The commission's member Vitit Muntarbhorn pointed to radicalization and consolidation of extremist groups on the other side of the Syrian border, which, he believes, makes the situation explosive. The commission also mentioned the events in neighbouring Iraq, where the militant group called the Islamic State in Iraq and the Levant (ISIL) seized northern provinces and headed for Baghdad.
Earlier part of the terrorist network al-Qaeda, this organization is also active in Syria. These events, the Commission believes, will have a cruel replay in Syria. The ISIL's numerous foreign mercenaries there would receive the territory that had no more borders, which was precisely what they needed for the Caliphate they sought to create, said head of the commission, Paulo Sergio Pinheiro.
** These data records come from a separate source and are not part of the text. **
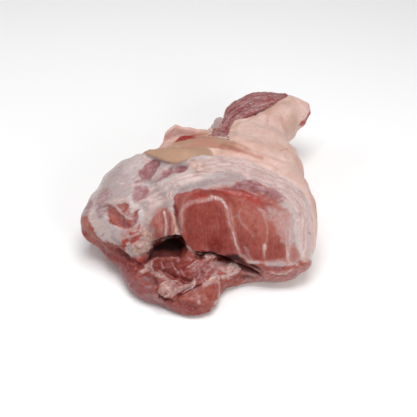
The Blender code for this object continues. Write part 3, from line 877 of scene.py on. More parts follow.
# ---------------------------------------------------------------------------------------------
# The flap of meat in front: marbled muscle in pale webs, lumps of fat, and a thin see-through
# slice of muscle that lies over its tip.
FLAP = (
    (116, 262), (124, 258), (134, 262), (142, 266), (150, 258), (182, 256), (184, 246), (192, 252),
    (205, 254), (219, 258), (232, 262), (244, 268), (262, 278), (262, 284), (236, 290), (222, 300),
    (208, 320), (186, 320), (160, 310), (136, 300), (122, 284), (112, 270),
)
FLAP_CREASE = ((117, 250), (122, 254), (128, 258.5), (134, 262), (139, 264.5), (143, 267))
FLAP_DARKS = (
    ((152, 262), (158, 259.5), (163, 262), (163.5, 268), (158, 271), (152, 269)),
    ((159, 269), (166, 269), (170, 272), (177, 277), (172, 279), (165, 274)),
    ((152.5, 275), (156, 276), (155.5, 281), (153, 282)),
    ((180, 277), (186, 279), (192.5, 281), (192, 285), (186, 285), (181, 282)),
    ((184, 262), (190, 266), (188, 276), (182, 276), (180, 268)),
    ((160, 296), (166, 297), (170, 300), (164, 301), (160, 299)),
    ((184, 304), (192, 304), (198, 306), (198, 310), (190, 310)),
)
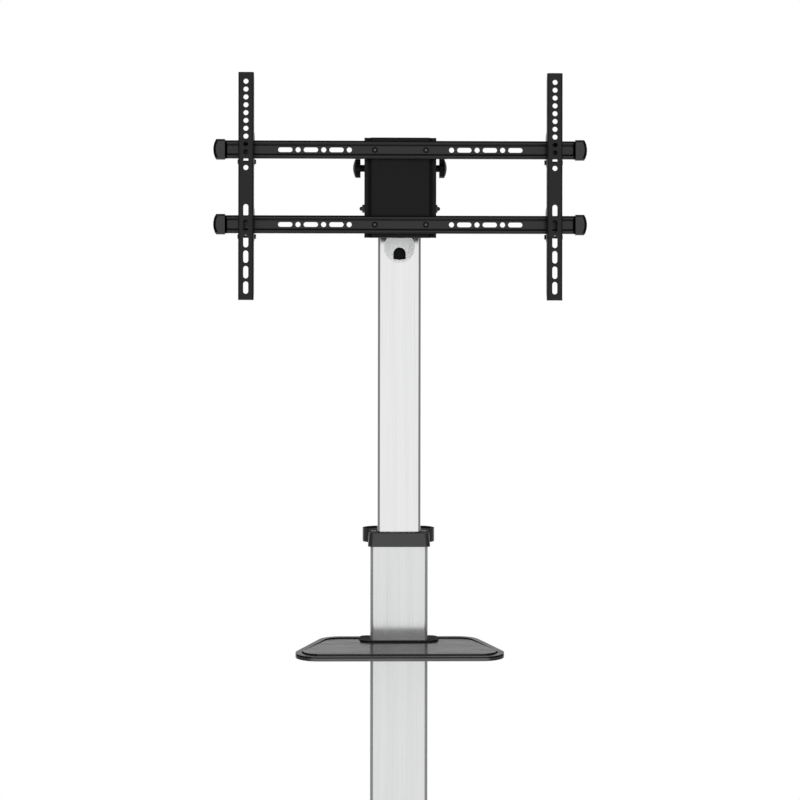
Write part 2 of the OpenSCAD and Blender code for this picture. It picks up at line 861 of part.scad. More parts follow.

The document reports increased interconfessional enmity that is now one of the determining factors in the conflict. The militants attack not only the Sunnis but also minority communities such as Shias, Alawites, Christians, Armenians, Druzes and Kurds. The report describes cases of the opposition shooting at civilian neighbourhoods, terror attacks, kidnapping, torture, extrajudicial killings and use of child soldiers.
Meanwhile, the government forces are accused of using aviation in shooting at civilian neighbourhoods, barrel bombing, and city siege, and blamed for growing death rates in prisons, as well as executions, arbitrary detentions and refusal to provide medical aid.